On appelle polders les terrains défendus par des digues contre les invasions de la mer ou des fleuves. Nous allons citer ici le Rhin.

Ce fleuve fait des affouillemens sur l’un de ses bords, tandis que sur l’autre il abandonne une partie des terres. En général, de Bâle à Clèves la rive gauche est moins élevée que la droite, et c’est pour la protéger que Frédéric II, en 1707, établit la législation relative au grand-duché de Clèves, y organisa les associations, et détermina les principes à suivre pour les ouvrages d’art.
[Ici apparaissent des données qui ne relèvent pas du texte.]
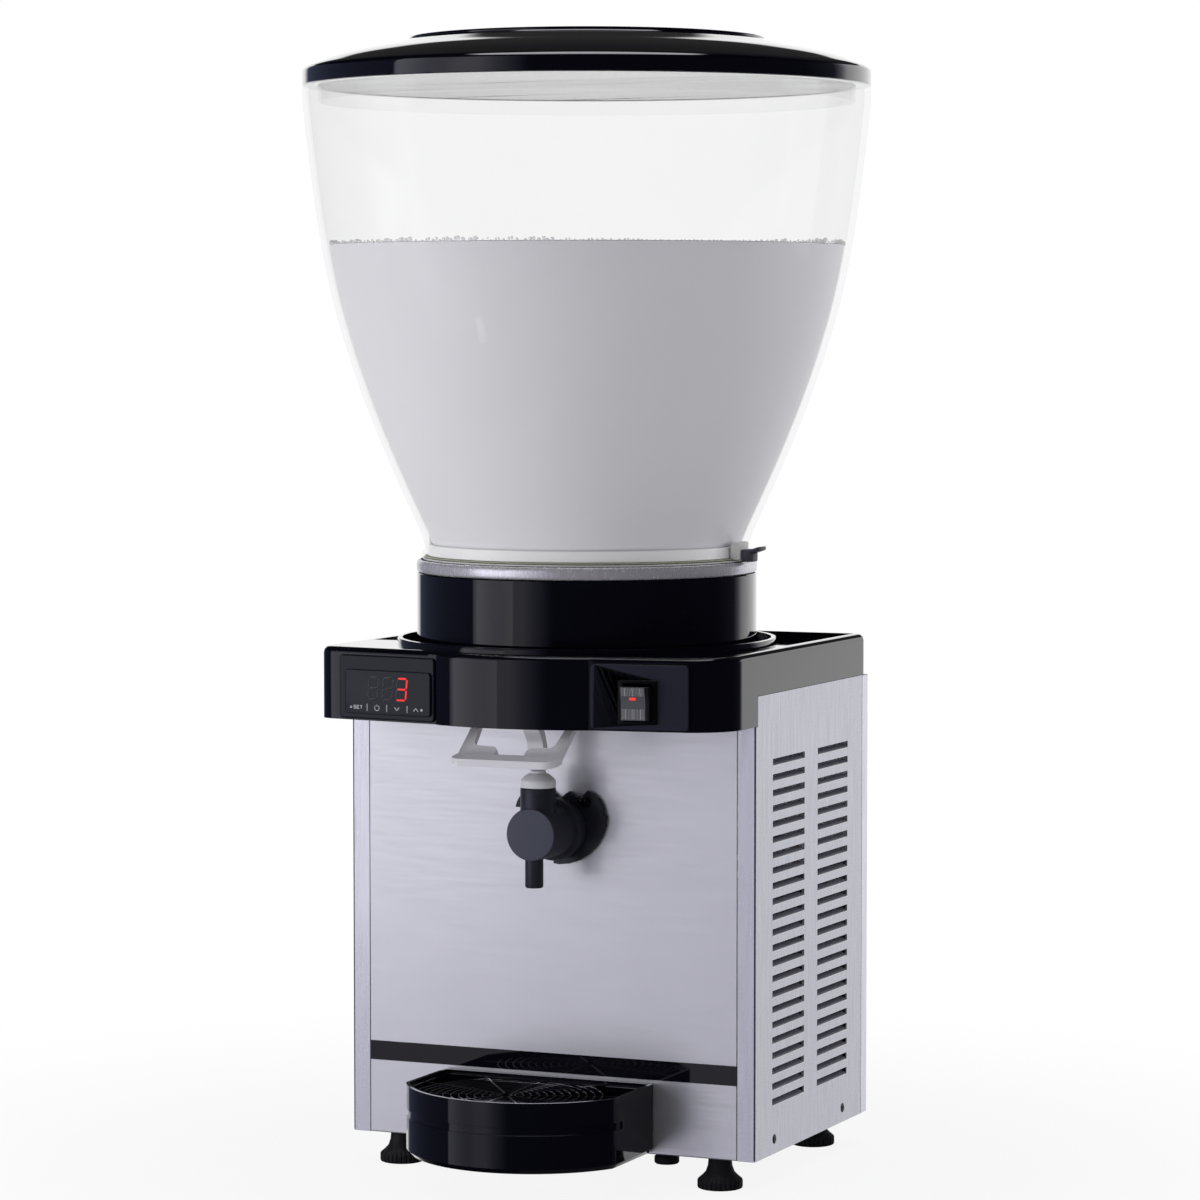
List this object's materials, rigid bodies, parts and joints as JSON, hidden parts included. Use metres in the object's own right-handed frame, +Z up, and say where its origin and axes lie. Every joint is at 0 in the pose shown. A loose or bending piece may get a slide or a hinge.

J’essayais de remettre en vigueur tout ce que renfermait d’utile ce règlement, lorsque l’empereur nomma M. Maillard directeur général des polders. Dans l’ancien département de la Roër, chacune de nos divisions fut composée de deux chefs députés, dont les fonctions étaient gratuites, d’un deichgraff, de trois jurés, d’un greffier, et l’on y attacha un messager garde-digues. Le décret du 22 janvier 1813 fixa la tenue des assemblées, le mode des contributions et le concours pour la défense.

Il y a dans cette belle province des digues d’hiver et des digues d’été, toutes formées de terre, et dont on exclut autant que possible le sable, qui facilite les affouillemens : celles-là, protégées par des oseraies, lorsque les alluvions le permettent, s’opposent aux crues occasionées par la fonte des neiges, et qui, amenant une immense masse d’eau dans la partie septentrionale du fleuve où cette fonte n’a pas été encore effectuée, soulèvent parfois jusqu’à une hauteur de 40 à 60 pieds les glaces qui se précipitent sur les digues, et les déchirent. Les digues d’été sont des remparts en seconde ligne, moins élevés, et qui quelque fois se trouvent insuffisans, comme en 1810, où je fus obligé d’appeler toute la population voisine pour empêcher que le Rhin ne se jetât dans le Wahal, et ne submergeât la Hollande.

Les statuts des polders de la Roër furent à peu près les mêmes que ceux de l’Escaut, de la Lys, des Bouches-du-Rhin et des Deux-Nèthes.